* Exercise
Reproduce, word for word, only the lines from the one containing "bulb behind them" through the one containing "depsgraph = bpy.context.evaluated_depsgraph_get()", both included.

--- START ---

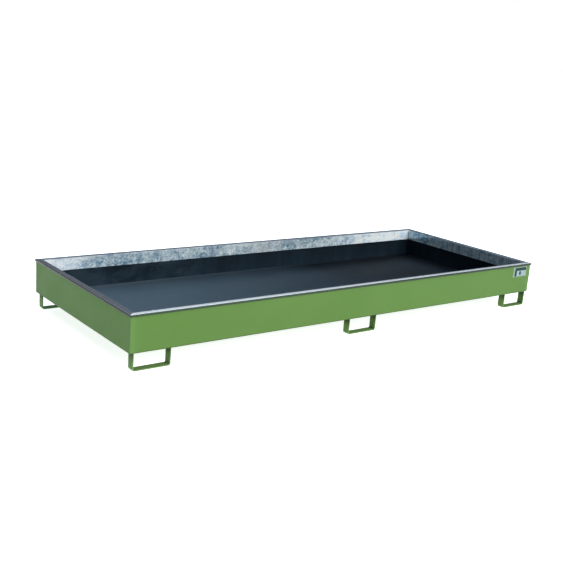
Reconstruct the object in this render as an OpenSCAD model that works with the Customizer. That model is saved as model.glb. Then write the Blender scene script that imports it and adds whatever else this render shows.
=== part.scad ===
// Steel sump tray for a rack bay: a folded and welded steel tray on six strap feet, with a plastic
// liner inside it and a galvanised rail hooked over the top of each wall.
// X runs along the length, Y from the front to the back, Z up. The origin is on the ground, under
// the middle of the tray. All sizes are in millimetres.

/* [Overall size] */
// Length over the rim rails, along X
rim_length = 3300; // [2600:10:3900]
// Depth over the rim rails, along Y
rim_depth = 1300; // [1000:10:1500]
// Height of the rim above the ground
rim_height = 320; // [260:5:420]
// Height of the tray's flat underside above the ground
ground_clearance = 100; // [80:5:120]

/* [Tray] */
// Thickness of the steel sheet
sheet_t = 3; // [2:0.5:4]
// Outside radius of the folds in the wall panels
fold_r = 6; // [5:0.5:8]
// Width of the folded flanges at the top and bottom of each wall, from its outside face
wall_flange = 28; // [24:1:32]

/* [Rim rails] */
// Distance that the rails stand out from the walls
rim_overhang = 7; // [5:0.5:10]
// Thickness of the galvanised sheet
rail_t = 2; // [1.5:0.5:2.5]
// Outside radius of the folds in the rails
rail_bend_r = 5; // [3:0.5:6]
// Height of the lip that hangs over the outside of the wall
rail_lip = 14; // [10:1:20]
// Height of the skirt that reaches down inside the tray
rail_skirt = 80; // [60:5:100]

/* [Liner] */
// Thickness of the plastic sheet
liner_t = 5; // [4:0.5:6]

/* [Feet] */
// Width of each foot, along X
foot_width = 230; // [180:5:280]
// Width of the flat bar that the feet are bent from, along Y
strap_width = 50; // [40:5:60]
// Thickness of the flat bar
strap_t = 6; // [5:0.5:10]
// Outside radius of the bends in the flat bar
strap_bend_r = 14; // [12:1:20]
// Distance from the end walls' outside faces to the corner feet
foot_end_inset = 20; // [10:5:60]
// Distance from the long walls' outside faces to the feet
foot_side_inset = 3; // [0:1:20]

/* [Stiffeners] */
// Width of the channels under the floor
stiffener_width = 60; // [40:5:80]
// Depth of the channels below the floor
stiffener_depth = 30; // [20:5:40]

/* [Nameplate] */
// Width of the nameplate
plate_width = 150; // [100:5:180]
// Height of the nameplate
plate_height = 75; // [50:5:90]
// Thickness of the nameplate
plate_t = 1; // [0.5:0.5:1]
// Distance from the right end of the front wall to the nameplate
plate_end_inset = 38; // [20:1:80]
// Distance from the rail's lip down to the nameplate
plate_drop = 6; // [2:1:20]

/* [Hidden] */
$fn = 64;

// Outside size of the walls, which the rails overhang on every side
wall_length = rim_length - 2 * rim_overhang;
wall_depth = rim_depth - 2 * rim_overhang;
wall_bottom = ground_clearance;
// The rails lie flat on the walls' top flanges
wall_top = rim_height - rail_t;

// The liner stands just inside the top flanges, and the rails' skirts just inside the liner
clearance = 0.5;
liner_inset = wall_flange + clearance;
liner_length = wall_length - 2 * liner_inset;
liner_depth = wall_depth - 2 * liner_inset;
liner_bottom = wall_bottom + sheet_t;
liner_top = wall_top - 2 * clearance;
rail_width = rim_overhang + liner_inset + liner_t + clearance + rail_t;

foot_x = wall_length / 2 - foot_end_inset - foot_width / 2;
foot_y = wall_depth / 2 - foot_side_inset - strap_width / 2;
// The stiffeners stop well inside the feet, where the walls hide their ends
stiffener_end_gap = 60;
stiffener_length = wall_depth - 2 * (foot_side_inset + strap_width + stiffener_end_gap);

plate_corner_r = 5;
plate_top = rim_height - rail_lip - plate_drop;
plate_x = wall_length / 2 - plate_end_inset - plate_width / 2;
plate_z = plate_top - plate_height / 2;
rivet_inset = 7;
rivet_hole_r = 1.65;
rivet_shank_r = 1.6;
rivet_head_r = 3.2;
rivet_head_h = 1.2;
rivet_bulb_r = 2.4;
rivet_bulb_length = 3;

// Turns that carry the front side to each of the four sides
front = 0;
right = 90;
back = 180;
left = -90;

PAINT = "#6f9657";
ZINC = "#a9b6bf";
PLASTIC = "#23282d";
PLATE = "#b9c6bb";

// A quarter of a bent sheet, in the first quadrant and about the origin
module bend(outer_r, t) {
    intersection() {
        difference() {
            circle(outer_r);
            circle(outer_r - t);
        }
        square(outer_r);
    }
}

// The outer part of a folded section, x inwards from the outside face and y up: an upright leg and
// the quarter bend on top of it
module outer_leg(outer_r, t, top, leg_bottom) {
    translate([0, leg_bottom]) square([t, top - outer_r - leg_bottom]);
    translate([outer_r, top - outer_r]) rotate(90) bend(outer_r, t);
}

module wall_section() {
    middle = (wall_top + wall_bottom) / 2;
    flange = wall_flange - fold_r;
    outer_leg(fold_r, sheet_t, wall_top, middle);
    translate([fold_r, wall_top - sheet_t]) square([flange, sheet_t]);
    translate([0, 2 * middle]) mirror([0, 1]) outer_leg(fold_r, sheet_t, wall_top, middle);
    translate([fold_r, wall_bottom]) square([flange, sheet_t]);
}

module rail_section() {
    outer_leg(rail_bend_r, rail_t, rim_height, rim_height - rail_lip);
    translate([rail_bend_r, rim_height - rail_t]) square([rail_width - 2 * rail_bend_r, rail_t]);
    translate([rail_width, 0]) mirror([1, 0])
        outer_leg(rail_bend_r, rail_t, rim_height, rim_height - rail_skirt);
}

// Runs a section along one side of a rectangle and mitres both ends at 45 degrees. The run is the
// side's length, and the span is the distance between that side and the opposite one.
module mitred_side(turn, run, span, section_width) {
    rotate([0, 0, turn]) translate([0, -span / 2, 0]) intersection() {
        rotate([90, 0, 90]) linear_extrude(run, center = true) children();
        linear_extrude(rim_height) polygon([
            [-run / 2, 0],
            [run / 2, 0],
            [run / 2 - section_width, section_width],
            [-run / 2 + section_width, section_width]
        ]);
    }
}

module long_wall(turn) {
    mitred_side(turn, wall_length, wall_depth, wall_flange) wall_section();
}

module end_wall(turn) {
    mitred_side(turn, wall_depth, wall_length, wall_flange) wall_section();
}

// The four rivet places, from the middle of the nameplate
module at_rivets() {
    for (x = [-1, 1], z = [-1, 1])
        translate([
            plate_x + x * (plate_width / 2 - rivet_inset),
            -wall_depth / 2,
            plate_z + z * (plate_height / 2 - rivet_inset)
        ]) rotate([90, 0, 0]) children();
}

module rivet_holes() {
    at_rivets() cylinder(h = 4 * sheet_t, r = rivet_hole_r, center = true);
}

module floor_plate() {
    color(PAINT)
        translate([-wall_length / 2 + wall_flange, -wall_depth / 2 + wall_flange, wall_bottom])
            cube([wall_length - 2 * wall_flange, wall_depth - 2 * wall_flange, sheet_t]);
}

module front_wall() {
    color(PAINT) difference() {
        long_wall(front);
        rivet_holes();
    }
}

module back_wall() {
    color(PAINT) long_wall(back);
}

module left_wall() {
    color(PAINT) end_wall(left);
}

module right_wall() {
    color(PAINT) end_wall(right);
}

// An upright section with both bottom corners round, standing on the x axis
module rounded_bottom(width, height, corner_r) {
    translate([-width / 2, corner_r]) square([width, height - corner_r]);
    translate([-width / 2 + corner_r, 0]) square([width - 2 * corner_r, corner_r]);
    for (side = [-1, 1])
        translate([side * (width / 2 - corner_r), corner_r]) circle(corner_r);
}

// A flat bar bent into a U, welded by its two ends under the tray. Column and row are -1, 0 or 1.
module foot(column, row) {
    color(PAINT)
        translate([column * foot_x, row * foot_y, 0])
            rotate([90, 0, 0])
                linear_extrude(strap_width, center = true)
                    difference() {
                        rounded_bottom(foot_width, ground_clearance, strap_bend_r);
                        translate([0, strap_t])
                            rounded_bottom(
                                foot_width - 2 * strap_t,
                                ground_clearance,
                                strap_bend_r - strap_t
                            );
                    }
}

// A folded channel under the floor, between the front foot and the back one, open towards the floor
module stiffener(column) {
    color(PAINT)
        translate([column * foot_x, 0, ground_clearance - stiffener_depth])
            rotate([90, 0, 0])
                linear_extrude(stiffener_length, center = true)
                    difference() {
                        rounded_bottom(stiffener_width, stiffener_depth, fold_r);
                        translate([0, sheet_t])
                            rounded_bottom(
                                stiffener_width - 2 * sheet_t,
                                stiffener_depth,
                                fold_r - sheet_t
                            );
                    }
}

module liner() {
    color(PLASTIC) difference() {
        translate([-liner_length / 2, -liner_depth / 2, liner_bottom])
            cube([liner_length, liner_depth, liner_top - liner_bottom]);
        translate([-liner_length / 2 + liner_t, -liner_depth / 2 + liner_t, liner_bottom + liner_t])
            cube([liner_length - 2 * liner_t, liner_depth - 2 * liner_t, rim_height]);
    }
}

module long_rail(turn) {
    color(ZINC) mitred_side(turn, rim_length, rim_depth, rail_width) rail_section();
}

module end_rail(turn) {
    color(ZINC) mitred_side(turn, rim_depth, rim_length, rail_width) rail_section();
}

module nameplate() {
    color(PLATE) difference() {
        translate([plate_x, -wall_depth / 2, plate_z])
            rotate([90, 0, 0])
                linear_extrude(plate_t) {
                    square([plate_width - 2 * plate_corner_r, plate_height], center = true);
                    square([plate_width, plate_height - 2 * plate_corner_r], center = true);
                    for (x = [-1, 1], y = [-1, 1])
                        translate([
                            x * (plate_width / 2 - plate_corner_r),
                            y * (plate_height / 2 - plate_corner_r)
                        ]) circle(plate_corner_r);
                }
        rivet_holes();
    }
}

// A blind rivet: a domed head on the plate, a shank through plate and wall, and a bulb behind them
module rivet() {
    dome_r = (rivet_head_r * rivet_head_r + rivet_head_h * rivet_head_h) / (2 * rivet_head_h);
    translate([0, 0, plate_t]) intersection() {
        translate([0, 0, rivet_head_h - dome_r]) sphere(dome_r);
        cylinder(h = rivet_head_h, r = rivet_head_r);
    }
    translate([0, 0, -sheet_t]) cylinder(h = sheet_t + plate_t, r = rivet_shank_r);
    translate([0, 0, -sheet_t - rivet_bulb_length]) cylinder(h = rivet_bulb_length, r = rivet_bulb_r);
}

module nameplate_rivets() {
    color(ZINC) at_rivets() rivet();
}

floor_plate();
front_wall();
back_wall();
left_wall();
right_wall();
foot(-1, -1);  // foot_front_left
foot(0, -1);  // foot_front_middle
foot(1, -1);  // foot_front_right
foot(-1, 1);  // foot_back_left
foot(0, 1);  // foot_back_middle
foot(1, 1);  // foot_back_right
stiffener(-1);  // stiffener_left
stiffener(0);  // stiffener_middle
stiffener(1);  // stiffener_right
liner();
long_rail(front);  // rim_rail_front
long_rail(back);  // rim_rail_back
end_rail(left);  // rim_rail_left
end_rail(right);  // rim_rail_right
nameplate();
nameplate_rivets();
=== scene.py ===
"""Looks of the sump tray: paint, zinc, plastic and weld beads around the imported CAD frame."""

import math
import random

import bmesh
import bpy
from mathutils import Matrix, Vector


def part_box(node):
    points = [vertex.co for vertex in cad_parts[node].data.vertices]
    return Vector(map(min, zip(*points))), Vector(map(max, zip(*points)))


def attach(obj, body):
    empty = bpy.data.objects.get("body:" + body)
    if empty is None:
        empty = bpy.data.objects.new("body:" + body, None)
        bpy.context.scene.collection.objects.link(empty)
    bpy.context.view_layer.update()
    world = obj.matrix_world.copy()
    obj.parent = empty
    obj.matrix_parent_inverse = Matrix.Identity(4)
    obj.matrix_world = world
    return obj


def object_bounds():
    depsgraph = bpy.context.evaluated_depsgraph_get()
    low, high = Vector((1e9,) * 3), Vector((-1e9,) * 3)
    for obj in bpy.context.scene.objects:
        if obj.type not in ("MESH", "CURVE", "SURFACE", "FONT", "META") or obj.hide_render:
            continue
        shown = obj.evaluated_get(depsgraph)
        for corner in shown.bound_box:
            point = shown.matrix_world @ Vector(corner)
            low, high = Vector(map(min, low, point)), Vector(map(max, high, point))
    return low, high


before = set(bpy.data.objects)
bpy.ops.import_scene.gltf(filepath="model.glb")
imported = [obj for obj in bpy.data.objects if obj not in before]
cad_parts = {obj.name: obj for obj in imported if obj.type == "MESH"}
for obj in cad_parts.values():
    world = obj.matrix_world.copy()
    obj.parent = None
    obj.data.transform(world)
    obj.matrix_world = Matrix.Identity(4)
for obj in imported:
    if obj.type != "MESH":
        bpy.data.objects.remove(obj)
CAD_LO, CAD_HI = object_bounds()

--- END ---

* Reply
// A blind rivet: a domed head on the plate, a shank through plate and wall, and a bulb behind them
module rivet() {
    dome_r = (rivet_head_r * rivet_head_r + rivet_head_h * rivet_head_h) / (2 * rivet_head_h);
    translate([0, 0, plate_t]) intersection() {
        translate([0, 0, rivet_head_h - dome_r]) sphere(dome_r);
        cylinder(h = rivet_head_h, r = rivet_head_r);
    }
    translate([0, 0, -sheet_t]) cylinder(h = sheet_t + plate_t, r = rivet_shank_r);
    translate([0, 0, -sheet_t - rivet_bulb_length]) cylinder(h = rivet_bulb_length, r = rivet_bulb_r);
}

module nameplate_rivets() {
    color(ZINC) at_rivets() rivet();
}

floor_plate();
front_wall();
back_wall();
left_wall();
right_wall();
foot(-1, -1);  // foot_front_left
foot(0, -1);  // foot_front_middle
foot(1, -1);  // foot_front_right
foot(-1, 1);  // foot_back_left
foot(0, 1);  // foot_back_middle
foot(1, 1);  // foot_back_right
stiffener(-1);  // stiffener_left
stiffener(0);  // stiffener_middle
stiffener(1);  // stiffener_right
liner();
long_rail(front);  // rim_rail_front
long_rail(back);  // rim_rail_back
end_rail(left);  // rim_rail_left
end_rail(right);  // rim_rail_right
nameplate();
nameplate_rivets();
=== scene.py ===
"""Looks of the sump tray: paint, zinc, plastic and weld beads around the imported CAD frame."""

import math
import random

import bmesh
import bpy
from mathutils import Matrix, Vector


def part_box(node):
    points = [vertex.co for vertex in cad_parts[node].data.vertices]
    return Vector(map(min, zip(*points))), Vector(map(max, zip(*points)))


def attach(obj, body):
    empty = bpy.data.objects.get("body:" + body)
    if empty is None:
        empty = bpy.data.objects.new("body:" + body, None)
        bpy.context.scene.collection.objects.link(empty)
    bpy.context.view_layer.update()
    world = obj.matrix_world.copy()
    obj.parent = empty
    obj.matrix_parent_inverse = Matrix.Identity(4)
    obj.matrix_world = world
    return obj


def object_bounds():
    depsgraph = bpy.context.evaluated_depsgraph_get()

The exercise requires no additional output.